#### Your instructions:
Copy every record below, exactly as written.

CAD and scene scripts:
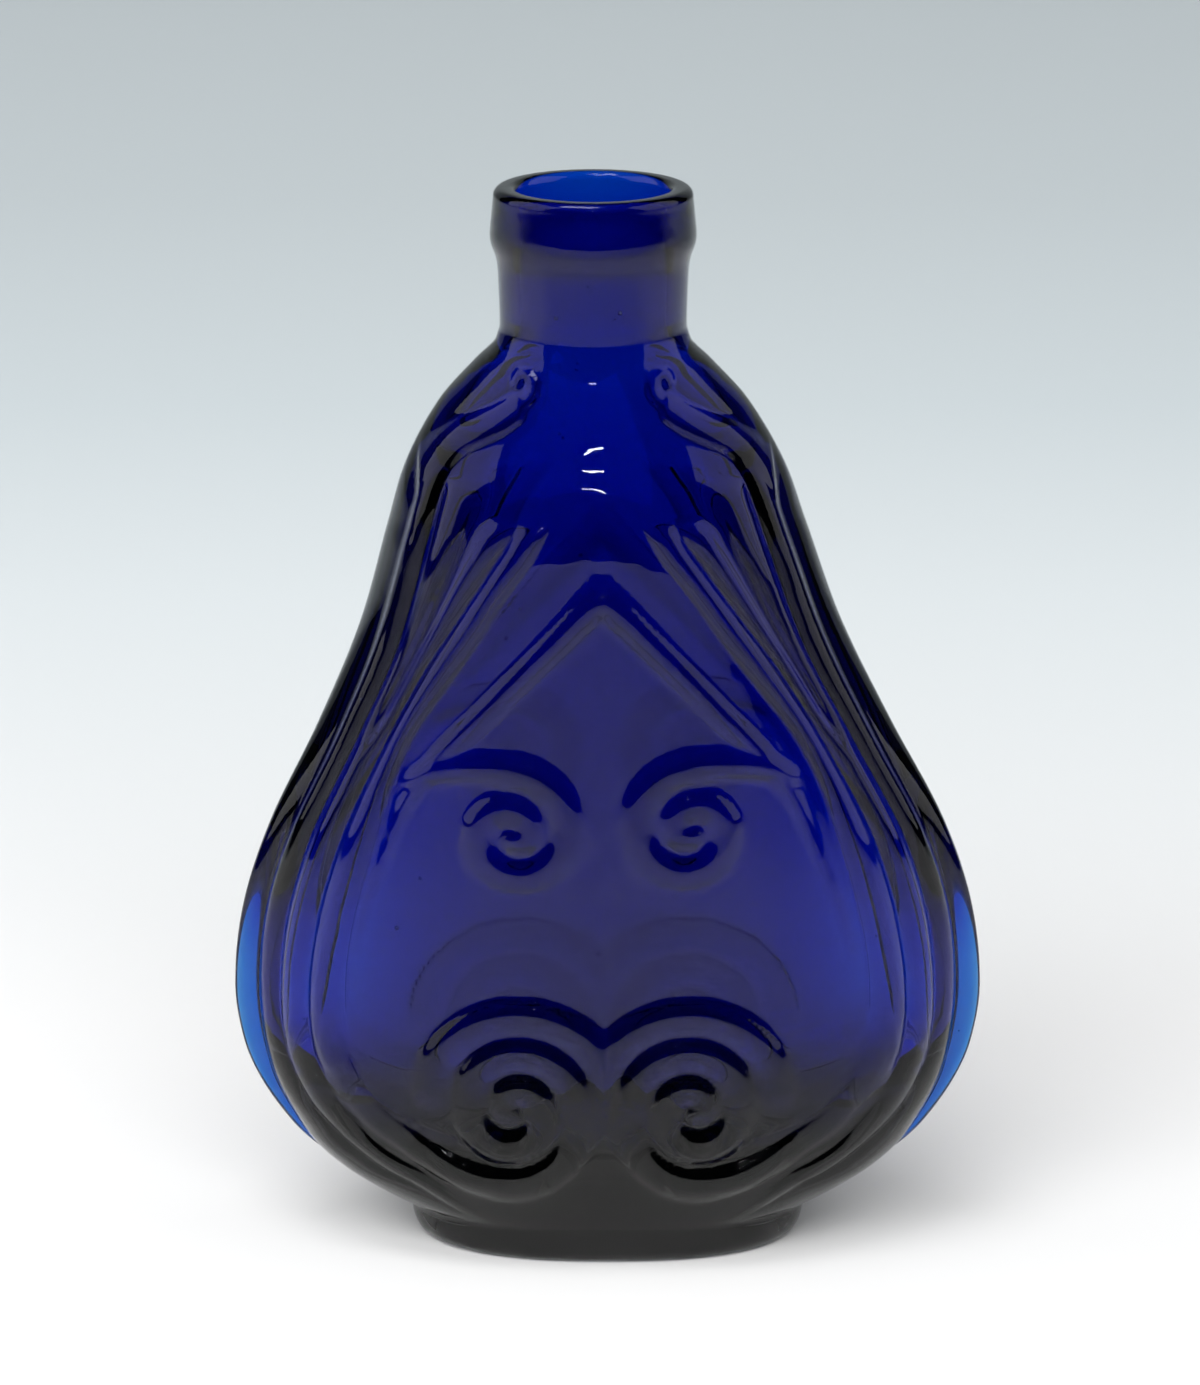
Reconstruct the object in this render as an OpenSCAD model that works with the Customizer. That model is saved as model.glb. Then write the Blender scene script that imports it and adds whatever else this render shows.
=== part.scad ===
// Antique scroll flask in cobalt glass, half-pint size, with an applied lip.
// Frame: the origin is the middle of the foot on the table, +Z is up and -Y is the front.

/* [Foot] */
// Width of the standing ring across the bottle
foot_w = 51; // [44:1:54]
// Depth of the standing ring from front to back
foot_d = 32; // [28:1:34]
// Width of the foot at its top, in the notch under the body
foot_top_w = 55.6; // [52:0.2:62]
// Depth of the foot at its top
foot_top_d = 36; // [35:0.5:40]
// Height of the foot
foot_h = 5; // [4:0.5:8]
// Width of the flat ring that the bottle stands on
standing_ring = 3.5; // [2:0.5:6]
// Height of the hollow pressed up under the foot
push_up = 2.4; // [1:0.2:3.5]

/* [Body] */
// Width of the body over the side seams
body_w = 105; // [95:1:120]
// Depth of the body at the plain panel, without the relief
body_d = 44; // [40:1:52]
// Height of the widest part above the table
belly_z = 36; // [30:1:44]
// Thickness of the wall at the middle of a panel
wall = 4.1; // [3:0.1:5]
// Thickness of the wall at the shoulders, where the blown glass is thinner
shoulder_wall = 3; // [2.5:0.1:4]
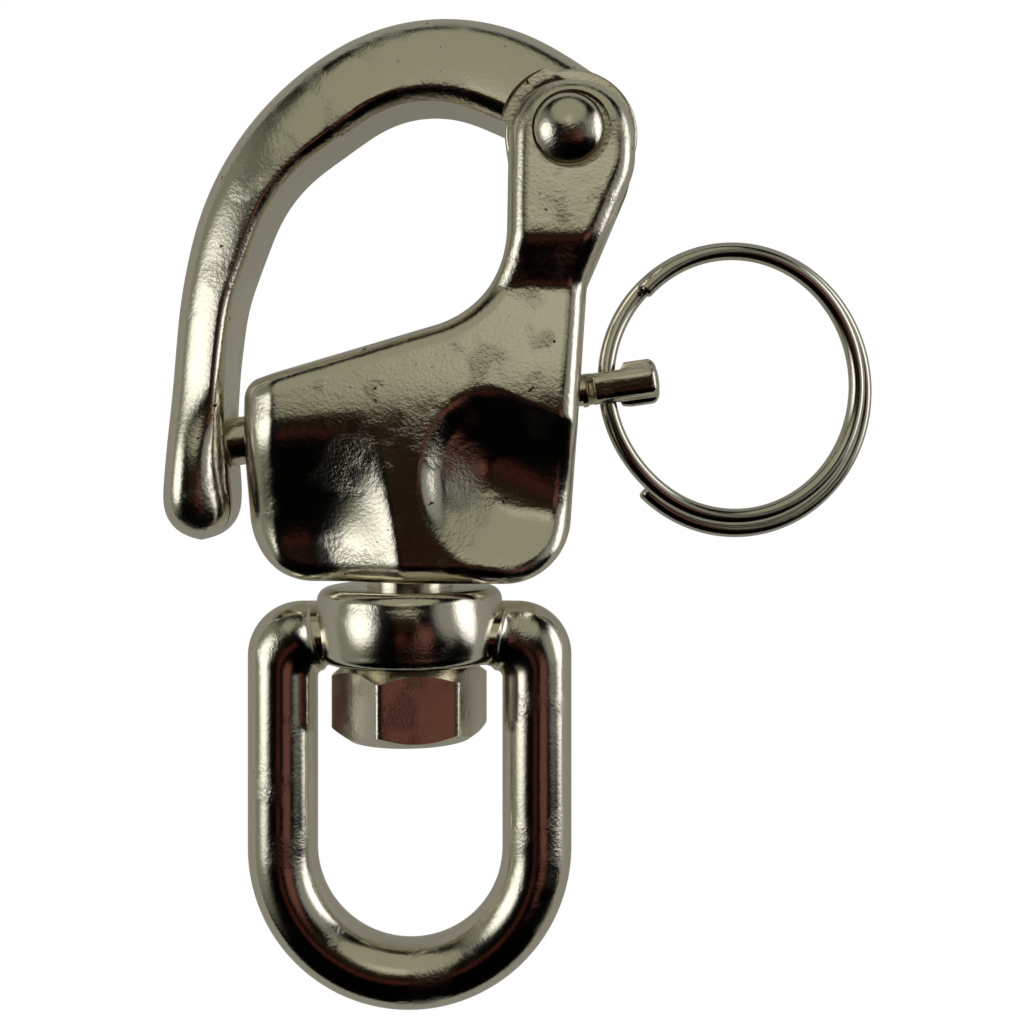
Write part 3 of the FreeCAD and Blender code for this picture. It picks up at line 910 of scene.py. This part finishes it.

#### Output of the exercise:
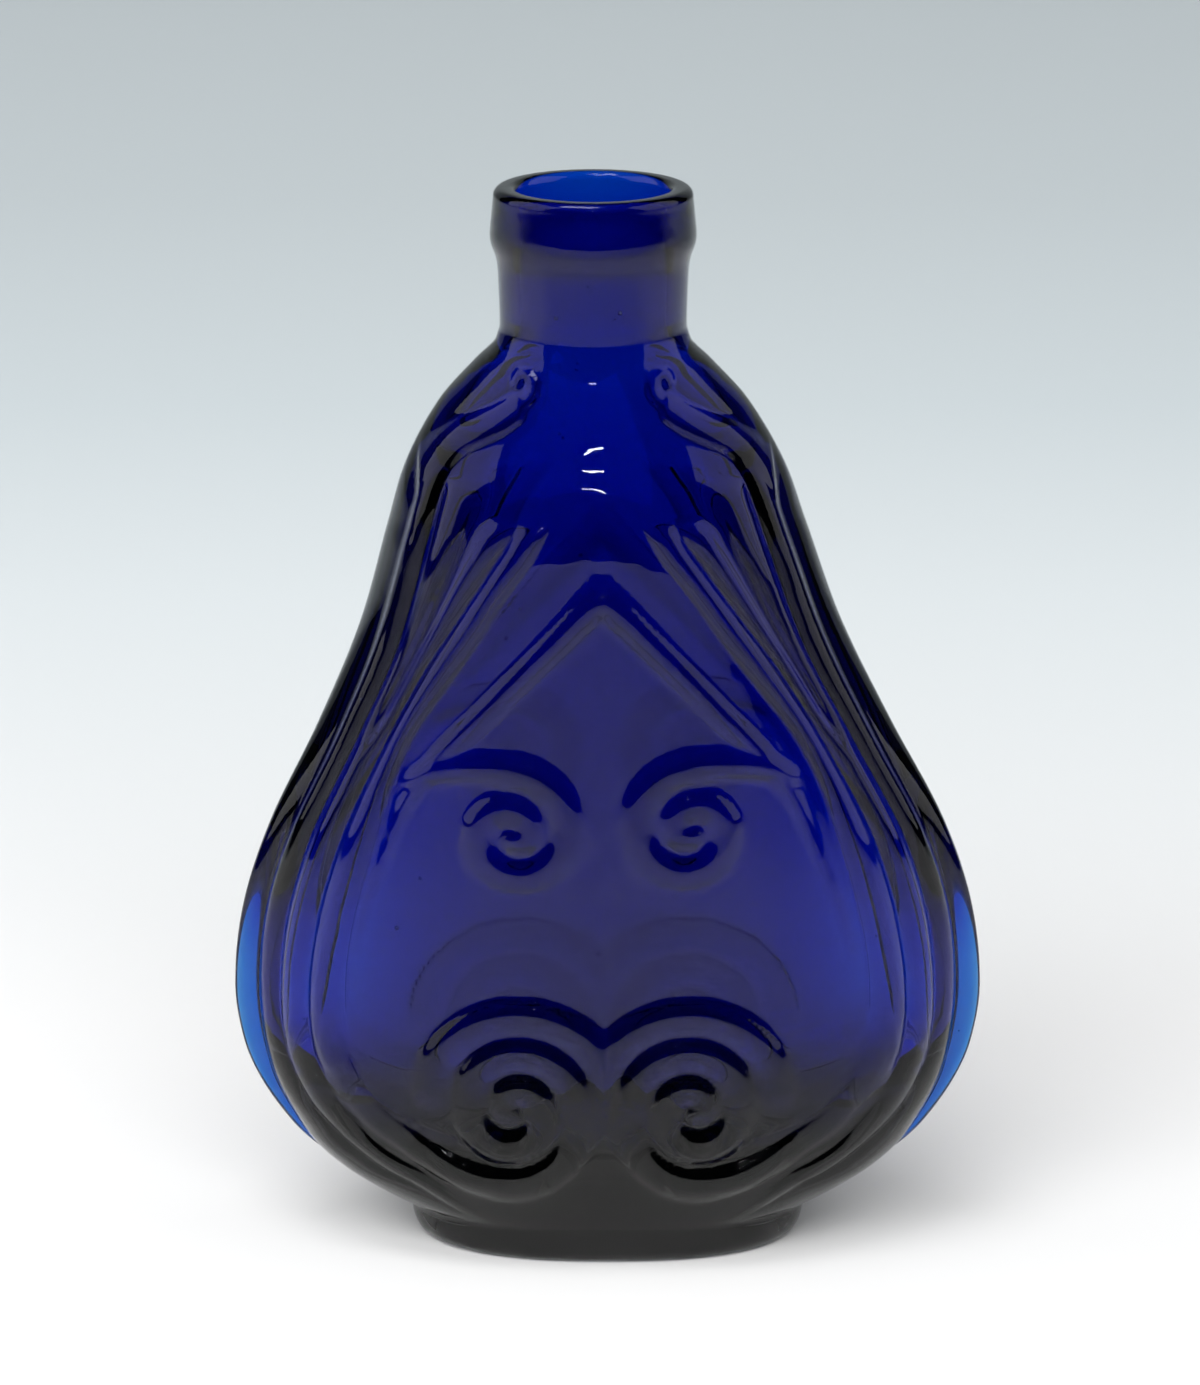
Reconstruct the object in this render as an OpenSCAD model that works with the Customizer. That model is saved as model.glb. Then write the Blender scene script that imports it and adds whatever else this render shows.
=== part.scad ===
// Antique scroll flask in cobalt glass, half-pint size, with an applied lip.
// Frame: the origin is the middle of the foot on the table, +Z is up and -Y is the front.

/* [Foot] */
// Width of the standing ring across the bottle
foot_w = 51; // [44:1:54]
// Depth of the standing ring from front to back
foot_d = 32; // [28:1:34]
// Width of the foot at its top, in the notch under the body
foot_top_w = 55.6; // [52:0.2:62]
// Depth of the foot at its top
foot_top_d = 36; // [35:0.5:40]
// Height of the foot
foot_h = 5; // [4:0.5:8]
// Width of the flat ring that the bottle stands on
standing_ring = 3.5; // [2:0.5:6]
// Height of the hollow pressed up under the foot
push_up = 2.4; // [1:0.2:3.5]

/* [Body] */
// Width of the body over the side seams
body_w = 105; // [95:1:120]
// Depth of the body at the plain panel, without the relief
body_d = 44; // [40:1:52]
// Height of the widest part above the table
belly_z = 36; // [30:1:44]
// Thickness of the wall at the middle of a panel
wall = 4.1; // [3:0.1:5]
// Thickness of the wall at the shoulders, where the blown glass is thinner
shoulder_wall = 3; // [2.5:0.1:4]
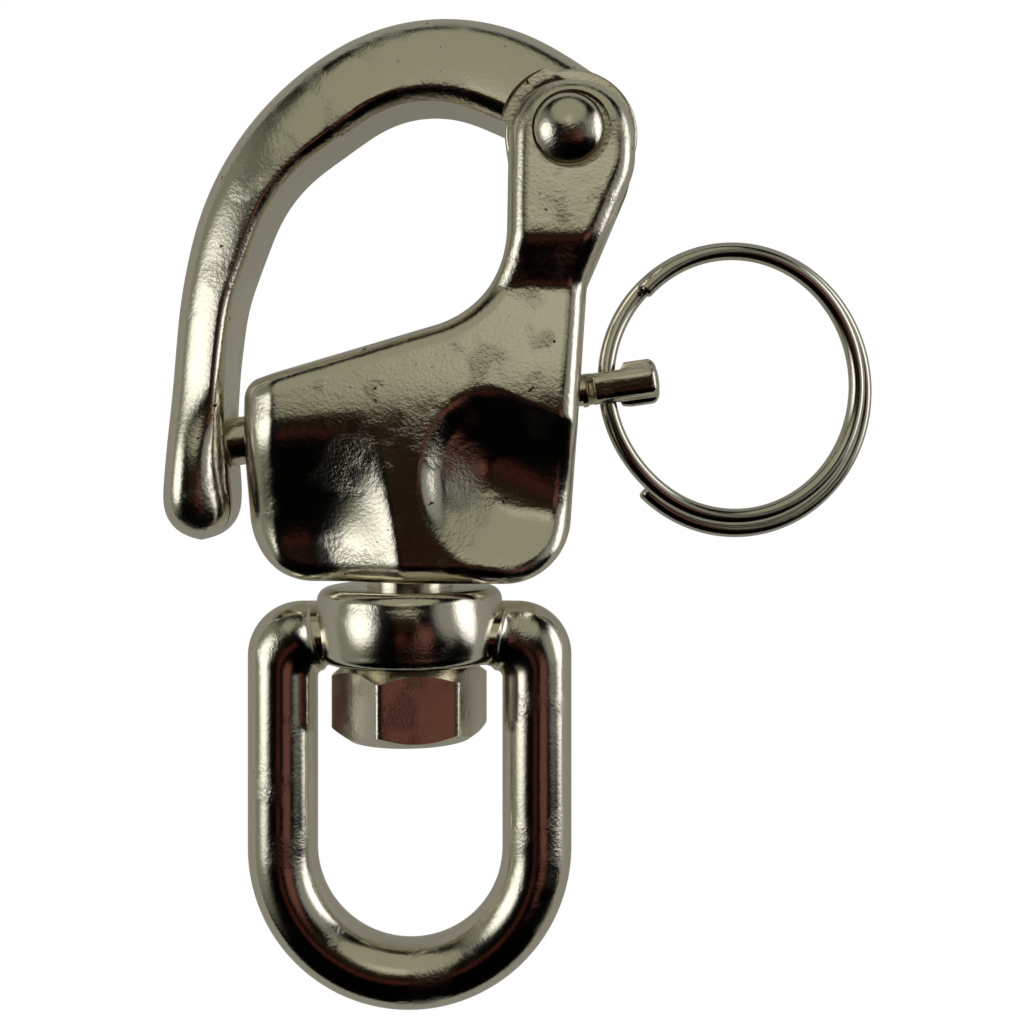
Write part 3 of the FreeCAD and Blender code for this picture. It picks up at line 910 of scene.py. This part finishes it.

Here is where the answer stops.